Quote, with no changes, the lines that run from the top of the material to the line with "return sheet_piece(pocket.name +", both included.
· · · · ·
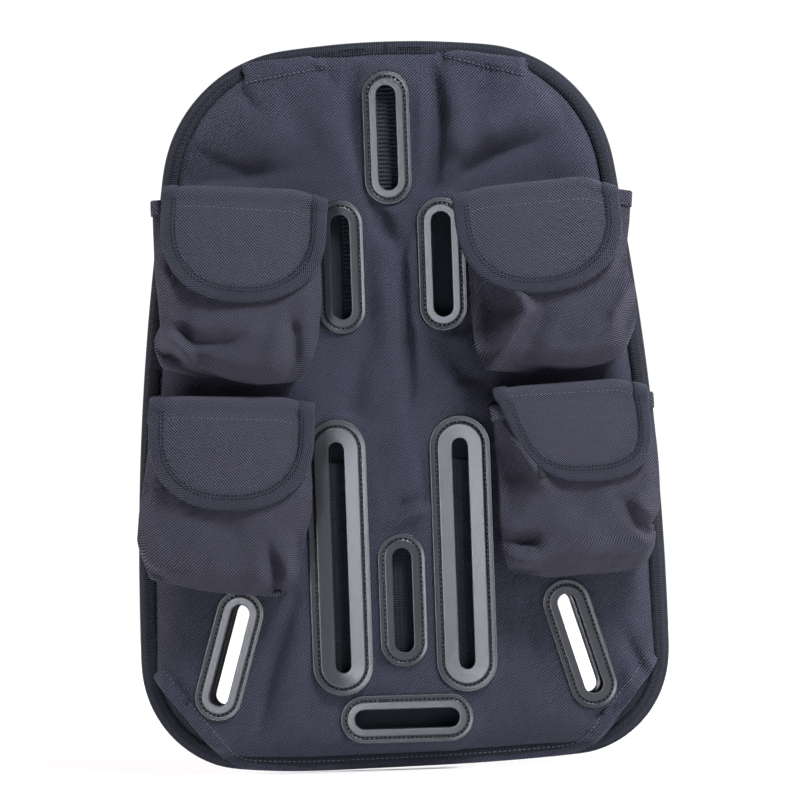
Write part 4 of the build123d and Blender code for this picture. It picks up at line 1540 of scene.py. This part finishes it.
def make_flap_cloth(pocket, straight):
    """A flap's sheet: sides straight down to a given length, then the round end."""
    full = pocket.flap["full"]
    length = pocket.flap["round"]

    def field(st):
        down = np.clip(st[:, 1] - straight, 0, None) * FLAP_HALF / length
        reach = (np.abs(st[:, 0]) ** full + down**full) ** (1 / full)
        return np.minimum(FLAP_HALF - reach, st[:, 1] - FLAP_START)

    low, high = (-FLAP_HALF, FLAP_START - FLAP_STEP), (FLAP_HALF, straight + length)
    st, quads = trimmed_grid(field, low, high, FLAP_STEP)
    p, n = surface_frame(pocket, st)
    points = pocket.place(p + n * 0.5)
    return sheet_piece(pocket.name + "_flap_cloth", points, quads, pocket.turned(n), CLOTH, flap_twill, st)


def make_flap_tape(pocket, edge, inward):
    """The tape folded round a flap's free edge."""
    rows, weave = [], []
    run = run_along(edge)
    wave = 0.12 * np.sin(run * 0.21) + 0.1 * np.sin(run * 0.47)
    for inside, height in FLAP_TAPE:
        q, m = surface_frame(pocket, edge + inward * (inside + wave[:, None] * (inside > 2)))
        rows.append(pocket.place(q + m * (height + 0.3 * wave[:, None])))
        weave.append(np.column_stack((run, np.full(len(edge), inside + (20 if height < 0 else 0)))))
    rows, weave = (np.transpose(each, (1, 0, 2)) for each in (rows, weave))
    return swept_piece(pocket.name + "_flap_tape", rows, bound_tape, weave)


def make_flap(pocket):
    """A flap with its tape and stitches; gives the length along it at which it turns down."""
    corner = flap_bend(pocket)
    straight = corner + pocket.flap["straight"] - 4
    cloth = make_flap_cloth(pocket, straight)
    edge = flap_outline(pocket, straight)
    inward = to_right(np.gradient(edge, axis=0))
    if inward[len(edge) // 2, 1] > 0:
        inward = -inward
    binding = make_flap_tape(pocket, edge, inward)
    lid = edge[:, 1] > corner + 1
    seams = []
    for inside, height, side in FLAP_SEAMS:
        q, m = surface_frame(pocket, (edge + inward * inside)[lid])
        seams.append((pocket.place(q + m * height), pocket.turned(m) * side, *FLAP_TAPE_STITCH))
    tape_stitches = stitch_piece(pocket.name + "_flap_tape_stitches", seams, black_thread)
    across = np.linspace(-FLAP_HALF + 8.2, FLAP_HALF - 8.2, 40)
    line = np.column_stack((across, corner + pocket.flap["line"] + across * 0.02))
    q, m = surface_frame(pocket, line)
    seam = (pocket.place(q + m * 0.62), pocket.turned(m), *FLAP_LINE_STITCH)
    line_stitches = stitch_piece(pocket.name + "_flap_line_stitches", [seam], pale_thread)
    for piece, slot, nodes in (
        (cloth, "pocket_fabric", ("_flap_root", "_flap_lid")),
        (binding, "flap_tape", ("_flap_binding",)),
    ):
        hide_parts(*(pocket.name + node for node in nodes))
        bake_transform(piece)
    place(tape_stitches, pocket.body, "flap_tape")
    place(line_stitches, pocket.body, "pocket_fabric")
    return corner


# Width left off a fastener's left side, where the flap in the photograph hides it
FASTENER_TRIM = {"lower_right_loop_pile": 7.0}
FASTENER_STEP = 1.4


def make_fastener(pocket, kind, body, surface, material, thick):
    """A rectangle of hook or loop tape lying on a surface, with a slightly ragged edge."""
    name = pocket.name + "_" + kind + "_pile"
    node = pocket.name + "_" + kind + "_patch"
    flat = pocket.local(node_points(node))
    a = np.arange(flat[:, 0].min() + FASTENER_TRIM.get(name, 0), flat[:, 0].max() + 0.01, FASTENER_STEP)
    b = np.arange(flat[:, 1].min() + 1, flat[:, 1].max() - 1, FASTENER_STEP)
    ab = np.array(np.meshgrid(a, b)).reshape(2, -1).T
    draw = np.random.default_rng(len(name))
    points, normals = surface(ab)
    edge = np.minimum.reduce([ab[:, 0] - a[0], a[-1] - ab[:, 0], ab[:, 1] - b[0], b[-1] - ab[:, 1]])
    lift = thick * (0.55 + 0.45 * smooth(edge, 0, 1.4)) + draw.uniform(-0.1, 0.1, len(ab))
    points = pocket.place(points + normals * lift[:, None])
    quads = grid_quads(len(b), len(a))[:, TURNED]
    piece = sheet_piece(name, points, quads, pocket.turned(normals), thick * 0.9, material, ab)
    place(piece, body, "fastener", node)


def make_fasteners(pocket, corner):
    """The loop pile on a pocket's bag and the hook pile inside its flap, which turns down at corner."""
    def bag_front(ab):
        return np.column_stack((ab, pocket.front(ab))), normals_of(pocket.front, ab)[:, [0, 2, 1]]

    def lid_back(ab):
        st = np.column_stack((ab[:, 0], corner - ab[:, 1] + 1.5))
        q, m = surface_frame(pocket, st)
        return q - m * 0.5, -m

    make_fastener(pocket, "loop", "root", bag_front, loop_pile, 0.9)
    make_fastener(pocket, "hook", pocket.body, lid_back, hook_pile, 0.8)


pocket_seams = []
for name in POCKET_LOOKS:
    pocket = Pocket(name)
    pocket_seams.append(make_pocket_hem(pocket, *make_bag(pocket)))
    make_fasteners(pocket, make_flap(pocket))
place(stitch_piece("mouth_hem_stitches", pocket_seams, pale_thread), "root", "pocket_fabric")


# ---------------------------------------------------------------- floor, light and camera

# In metres
FLOOR_RADIUS = 1.0
FLOOR_GAP = 0.0005


def make_floor():
    """A plain disc just under the pad."""
    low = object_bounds()[0].z - FLOOR_GAP
    turns = np.linspace(0, 2 * math.pi, 96, endpoint=False)
    ring = [(FLOOR_RADIUS * math.cos(t), FLOOR_RADIUS * math.sin(t), low) for t in turns]
    mesh = bpy.data.meshes.new("floor")
    mesh.from_pydata(ring, [], [tuple(range(len(ring)))])
    floor = bpy.data.objects.new("floor", mesh)
    bpy.context.scene.collection.objects.link(floor)
    m = Nodes("floor_paint")
    m.set(Base_Color=rgb(0.92, 0.92, 0.93), Roughness=0.7)
    mesh.materials.append(m.material)


def make_light(name, spot, aim, size, power, colour):
    """A rectangular area light: its spot, aim and size in metres, its power in watts."""
    lamp = bpy.data.lights.new(name, "AREA")
    lamp.shape = "RECTANGLE"
    lamp.size, lamp.size_y = size
    lamp.energy = power
    lamp.color = colour
    holder = bpy.data.objects.new(name, lamp)
    holder.location = spot
    holder.rotation_mode = "QUATERNION"
    holder.rotation_quaternion = (Vector(aim) - Vector(spot)).to_track_quat("-Z", "Y")
    holder.visible_camera = False
    bpy.context.scene.collection.objects.link(holder)
    return holder


# Strength of the world behind the camera and behind the pad
ROOM_LIGHT, WALL_LIGHT = 0.06, 1.05


def make_world():
    """A white studio wall behind the pad, and a darker room on the side it is seen from."""
    sky = bpy.data.worlds.new("studio")
    bpy.context.scene.world = sky
    sky.use_nodes = True
    tree = sky.node_tree
    paint = tree.nodes["Background"]
    where = tree.nodes.new("ShaderNodeTexCoord")
    parts = tree.nodes.new("ShaderNodeSeparateXYZ")
    wall = tree.nodes.new("ShaderNodeMapRange")
    wall.interpolation_type = "SMOOTHSTEP"
    levels = {"From Min": -0.15, "From Max": 0.75, "To Min": ROOM_LIGHT, "To Max": WALL_LIGHT}
    for key, value in levels.items():
        wall.inputs[key].default_value = value
    tree.links.new(where.outputs["Generated"], parts.inputs["Vector"])
    tree.links.new(parts.outputs["Y"], wall.inputs["Value"])
    tree.links.new(wall.outputs["Result"], paint.inputs["Strength"])
    paint.inputs["Color"].default_value = (1, 1, 1, 1)
    bpy.context.scene.view_settings.view_transform = "Standard"


# Millimetres that one pixel of the picture shows at the panel, and the picture's width in pixels
PIXEL = 0.5325
FRAME_PIXELS = 800
# The camera's distance from the panel, its place to the right and up, and its roll in degrees
CAMERA_DISTANCE = 1700.0
CAMERA_RIGHT, CAMERA_UP = 2.0, 1.6
CAMERA_ROLL = 2.0


def make_camera():
    """Straight in front of the pad, and rolled a little, as the pad is seen."""
    lens = bpy.data.cameras.new("camera")
    width = PIXEL * FRAME_PIXELS
    lens.lens = lens.sensor_width * CAMERA_DISTANCE / width
    camera = bpy.data.objects.new("camera", lens)
    camera.location = world((CAMERA_RIGHT, CAMERA_DISTANCE + PANEL, CAMERA_UP))
    camera.rotation_euler = (math.radians(90), math.radians(CAMERA_ROLL), 0)
    bpy.context.scene.collection.objects.link(camera)
    bpy.context.scene.camera = camera


# Lights: name, spot, point aimed at, size, power and colour
LIGHTS = (
    ("key", (0.6, -0.72, 1.1), (0, 0, 0.05), (0.4, 0.4), 32.5, (0.93, 0.96, 1.0)),
    ("gloss", (-0.5, -1.45, 0.0), (0, 0, 0), (0.28, 0.3), 29, (0.89, 0.915, 1.0)),
    ("fill", (1.5, -0.9, 0.35), (0, 0, 0), (0.8, 1.2), 9, (1.0, 0.90, 0.91)),
    ("left_rim", (-1.5, 0.1, 0.1), (0, 0, 0), (0.5, 1.2), 26, (1.0, 0.88, 0.90)),
    ("right_rim", (1.5, 0.15, 0.1), (0, 0, 0), (0.5, 1.2), 14, (1.0, 0.88, 0.90)),
    ("back", (0.4, 1.6, 1.2), (0, 0, 0), (1.4, 1.0), 24, (1.0, 1.0, 1.0)),
)


def make_lights():
    """All the lights, of which the gloss falls on the moulded patches only."""
    holders = {row[0]: make_light(*row) for row in LIGHTS}
    rubber = bpy.data.collections.new("rubber_pieces")
    for piece in bpy.data.objects:
        if piece.name.endswith("_moulding"):
            rubber.objects.link(piece)
    holders["gloss"].light_linking.receiver_collection = rubber


make_floor()
make_world()
make_lights()
make_camera()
· · · · ·
* _ANSWER IN FULL_
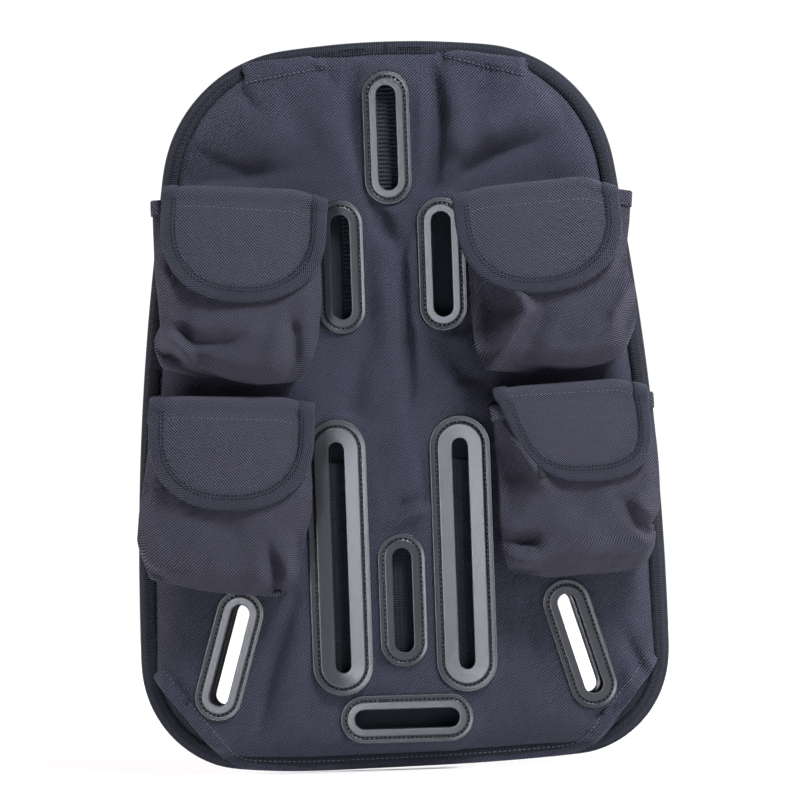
Write part 4 of the build123d and Blender code for this picture. It picks up at line 1540 of scene.py. This part finishes it.
def make_flap_cloth(pocket, straight):
    """A flap's sheet: sides straight down to a given length, then the round end."""
    full = pocket.flap["full"]
    length = pocket.flap["round"]

    def field(st):
        down = np.clip(st[:, 1] - straight, 0, None) * FLAP_HALF / length
        reach = (np.abs(st[:, 0]) ** full + down**full) ** (1 / full)
        return np.minimum(FLAP_HALF - reach, st[:, 1] - FLAP_START)

    low, high = (-FLAP_HALF, FLAP_START - FLAP_STEP), (FLAP_HALF, straight + length)
    st, quads = trimmed_grid(field, low, high, FLAP_STEP)
    p, n = surface_frame(pocket, st)
    points = pocket.place(p + n * 0.5)
    return sheet_piece(pocket.name + "_flap_cloth", points, quads, pocket.turned(n), CLOTH, flap_twill, st)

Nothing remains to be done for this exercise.